Ms Cooper, the shadow home secretary, accused the government of worsening the “deeply damaging chaos” in the Channel with a failure to tackle people smuggling gangs, “collapsing” asylum decisions and falling family reunion visas.

“There is no point in ministers trying to blame anyone else for it, they have been in power for 13 years,” she added. “The asylum system is broken and they broke it.”

Ms Cooper accused the government of repeating pledges that “didn’t work” in last year’s Nationality and Borders Act, adding: “It didn’t deter anyone, even more boats arrived. What is different this time? They still don’t have any return agreements in place … this bill isn’t a solution, it’s a con that risks making the situation worse.”

Suella Braverman has set out plan to crackdown on asylum claims (UK Parliament/PA)
Suella Braverman has set out plan to crackdown on asylum claims (UK Parliament/PA)

The new law seeks to detain and deport asylum seekers who the government deems “inadmissible” because they travelled through safe third countries on their way to the UK - a designation capturing almost all those arriving on small boats from France.

Ms Braverman said it will place a duty on the home secretary to remove “illegal entrants” to Rwanda or a “safe third country”.

But the Rwanda scheme has not started because of legal challenges and Albania is the only other nation to agree to the return of asylum seekers, with an EU-wide mechanism lost in Brexit.

The UK’s immigration detention estate is not big enough to hold a significant portion of small boat migrants ahead of deportation, and crossing the Channel to claim asylum was only made illegal on 28 June 2022.

 (Data: Home Office)
(Data: Home Office)

Ms Braverman did not answer repeated questions from MPs on the lack of deportation agreements and immigration detention places, telling parliament: “They will not stop coming here until the world knows that if you enter Britain illegally, you will be detained and swiftly removed.

“Removed back to your home country if it’s safe, or to a safe third country like Rwanda. That is precisely what this bill will do. That is how we will stop the boats.”

Over 3,000 people have crossed the Channel so far this year - double the 1,500 seen by the same point in 2022, which was itself a record year.

Refugee charities and experts have repeatedly called for the government to set up alternative routes that remove the demand for English Channel crossings rather than pursuing increasingly punitive “deterrents” that have so far had little effect.

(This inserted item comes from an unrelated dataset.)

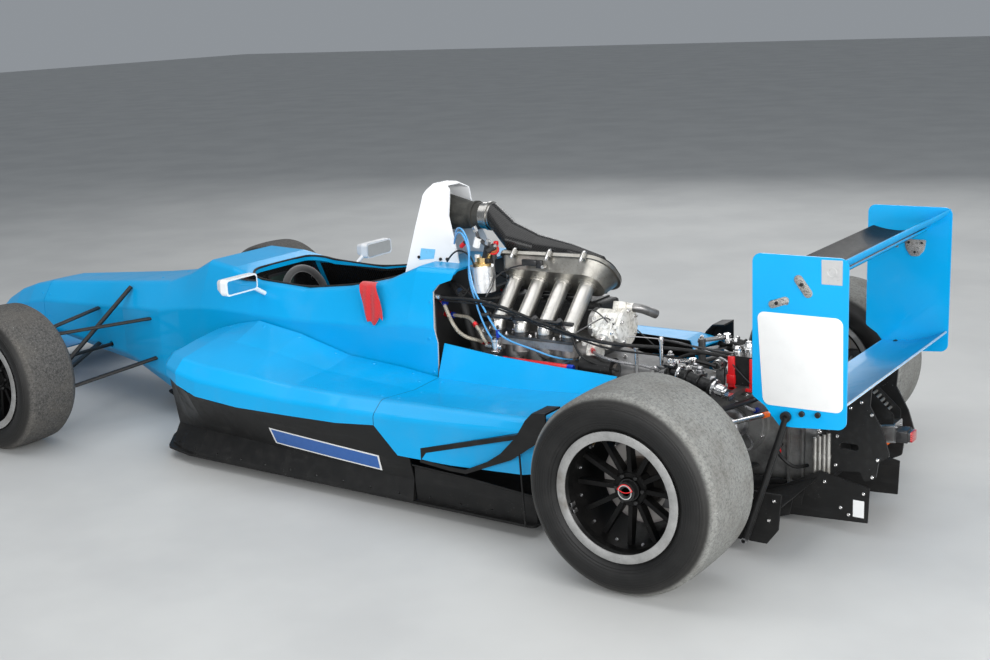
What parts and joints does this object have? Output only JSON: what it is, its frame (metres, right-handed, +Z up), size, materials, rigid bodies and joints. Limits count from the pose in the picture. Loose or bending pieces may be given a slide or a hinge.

The home secretary did not commit to any new safe and legal routes on Tuesday, telling parliament that the government would introduce “an annual cap on the number of refugees the UK will resettle”.

Opposition MPs accused the government of abandoning Afghans who did not manage to board evacuation flights out of Kabul in August 2021, with Ms Cooper saying those who made their own way to the UK “will only ever be illegal in the eyes of a government who relied on the sacrifice they made”.

Tory MPs have told The Independent are concerned that the government will struggle to pass the legislation, especially if Theresa May makes an intervention.

The former PM sees the modern slavery bill as part of her legacy, and Tory MPs who support a hard line on small boats are thought to fear Ms May will lay an amendment to the Bill which attract the support of at least 30 Tory rebels.

One Tory MP said he was pressing the government to get more returns agreements with other countries. “I know we have this deal with Albania,” they said. “But if we had actually sent loads of people back there I would be shouting about it from the rooftops.”

Conservative grandee David Davis told The Independent on Monday that the law may not succeed in its aims, adding: “Leaving aside any moral concerns, it’s got a lot of real practical problems. If we’re got to lock these people up, then where do they go?”

The former cabinet minister is among numerous senior Tories who are concerned that the bill will be illegal, unworkable or will not take effect by the next general election.

Mr Sunak has made “stopping the boats” one of his five priorities and has come under mounting pressure from Conservative MPs to take actions as numbers continue to soar.